The Justice Department announced it will reimplement lethal injection and add firing squads as execution methods, saying it is part of efforts to “strengthen” the federal death penalty. The department said it is readopting the lethal injection protocol used during the first Trump administration, expanding the protocol to include additional manners of execution such as the firing squad, and streamlining internal processes to expedite death penalty cases. The moves, the DOJ said, are aimed at deterring the most serious crimes, delivering justice for victims, and providing closure to surviving loved ones.

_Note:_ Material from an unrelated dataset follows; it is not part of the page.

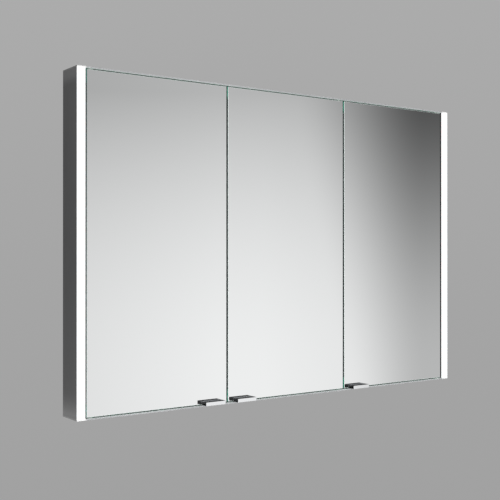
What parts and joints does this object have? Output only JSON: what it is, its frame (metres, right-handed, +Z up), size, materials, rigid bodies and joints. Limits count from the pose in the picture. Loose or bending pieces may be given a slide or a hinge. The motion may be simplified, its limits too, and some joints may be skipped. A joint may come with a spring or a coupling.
{
  "type": "mirror cabinet",
  "caption": "Wall-hung mirror cabinet with frameless mirror doors on vertical pivots, chrome edge handles, glass shelves and full-height glowing side strips.",
  "frame": {"origin": "centre of the wall face, half way across and half way up", "axes": "+X to the viewer's right, +Y into the wall, +Z up; the doors face -Y"},
  "size_m": [1.05, 0.0824, 0.7],
  "materials": {
    "anodised_dark": "satin anodised",
    "panel_satin": "satin powder coat",
    "aluminium_satin": "satin anodised",
    "zinc_plate": "zinc plated",
    "steel_screw": "bright plated",
    "channel_aluminium": "mill finish",
    "board_white": "white solder mask",
    "led_phosphor": "phosphor",
    "opal_acrylic": "opal, lit",
    "white_plastic": "moulded",
    "wire_pvc": "moulded",
    "black_rubber": "matt",
    "black_plastic": "moulded",
    "button_plastic": "moulded",
    "shelf_glass": "clear, polished edges",
    "nickel_satin": "satin nickel",
    "nylon_bush": "moulded",
    "ferrite": "sintered",
    "mirror_glass": "silvered, polished edges",
    "handle_chrome": "polished",
    "strike_steel": "nickel plated"
  },
  "bodies": {
    "carcass": {"side_outer_left": "anodised_dark", "side_outer_right": "anodised_dark", "side_inner_left": "panel_satin", "side_inner_right": "panel_satin", "top_panel": "aluminium_satin", "bottom_panel": "aluminium_satin", "back_panel": "panel_satin", "partition_left": "panel_satin", "partition_right": "panel_satin", "corner_brackets": "zinc_plate", "carcass_screws": "steel_screw", "hanger_plates": "zinc_plate", "light_channel_left": "channel_aluminium", "light_channel_right": "channel_aluminium", "led_board_left": "board_white", "led_board_right": "board_white", "led_chips": "led_phosphor", "diffuser_left": "opal_acrylic", "diffuser_right": "opal_acrylic", "led_driver": "white_plastic", "driver_cover": "panel_satin", "led_wires": "wire_pvc", "cable_grommet": "black_rubber", "switch_housing": "black_plastic", "shelf_left_lower": "shelf_glass", "shelf_left_upper": "shelf_glass", "shelf_middle_lower": "shelf_glass", "shelf_middle_upper": "shelf_glass", "shelf_right_lower": "shelf_glass", "shelf_right_upper": "shelf_glass", "shelf_pegs": "nickel_satin", "pivot_bushings": "nylon_bush", "catch_housings": "white_plastic", "catch_magnets": "ferrite"},
    "door_left": {"left_front_mirror": "mirror_glass", "left_rear_mirror": "mirror_glass", "left_handle": "handle_chrome", "left_handle_pad": "black_rubber", "left_handle_grubs": "steel_screw", "left_pivot_blocks": "nickel_satin", "left_pivot_pins": "steel_screw", "left_strike": "strike_steel"},
    "door_middle": {"middle_front_mirror": "mirror_glass", "middle_rear_mirror": "mirror_glass", "middle_handle": "handle_chrome", "middle_handle_pad": "black_rubber", "middle_handle_grubs": "steel_screw", "middle_pivot_blocks": "nickel_satin", "middle_pivot_pins": "steel_screw", "middle_strike": "strike_steel"},
    "door_right": {"right_front_mirror": "mirror_glass", "right_rear_mirror": "mirror_glass", "right_handle": "handle_chrome", "right_handle_pad": "black_rubber", "right_handle_grubs": "steel_screw", "right_pivot_blocks": "nickel_satin", "right_pivot_pins": "steel_screw", "right_strike": "strike_steel"},
    "switch_button": {"switch_button": "button_plastic"}
  },
  "joints": [
    {"name": "door_left_pivot", "type": "hinge", "parent": "carcass", "child": "door_left", "pos_m": [-0.4923, -0.0554, 0], "axis": [0, 0, 1], "range_deg": [-95, 0]},
    {"name": "door_middle_pivot", "type": "hinge", "parent": "carcass", "child": "door_middle", "pos_m": [0.15603, -0.0554, 0], "axis": [0, 0, 1], "range_deg": [0, 95]},
    {"name": "door_right_pivot", "type": "hinge", "parent": "carcass", "child": "door_right", "pos_m": [0.4923, -0.0554, 0], "axis": [0, 0, 1], "range_deg": [0, 95]},
    {"name": "switch_press", "type": "slide", "parent": "carcass", "child": "switch_button", "axis": [0, 1, 0], "range_m": [0, 0.002], "stiffness_N_per_m": 300}
  ]
}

President Trump signed an executive order on the first day of his second administration directing that the death penalty be pursued “for all crimes of a severity demanding its use” and instructing the attorney general to seek capital punishment in cases involving the murder of law enforcement officers and certain capital crimes committed by undocumented immigrants.
During his first term, Trump restarted federal executions after nearly a 20-year pause. In 2021, the Biden administration instituted a moratorium to review execution policies and procedures; at the end of his term, President Biden commuted the sentences of 37 of the 40 federal inmates then facing death, reducing their sentences to life without parole. Three inmates did not receive clemency: the man convicted in the 2018 Tree of Life Synagogue shooting, the gunman in the 2015 Emanuel AME Church mass shooting in Charleston, and the surviving Boston Marathon bomber.
In February 2025, then-Attorney General Pam Bondi lifted the Biden-era moratorium and ordered federal prosecutors to seek the death penalty where appropriate. Bondi instructed prosecutors to seek capital punishment in the case of Luigi Mangione, accused in the 2024 killing of UnitedHealthcare CEO Brian Thompson; a federal judge later dismissed firearms charges that could have made Mangione eligible for the death penalty. After Bondi’s ouster, Acting Attorney General Todd Blanche authorized the top federal prosecutor in California to seek the death penalty against three alleged MS-13 members charged in a killing of a cooperating witness. Blanche criticized the prior administration for what he described as a refusal to pursue the death penalty against dangerous criminals, including terrorists, those who murder children, and those who kill police officers.
The department also released a report criticizing the Biden Justice Department for measures the report said “weakened, delayed and dismantled” the death penalty, and stating that the current DOJ position is that using pentobarbital for lethal injection does not violate the Eighth Amendment.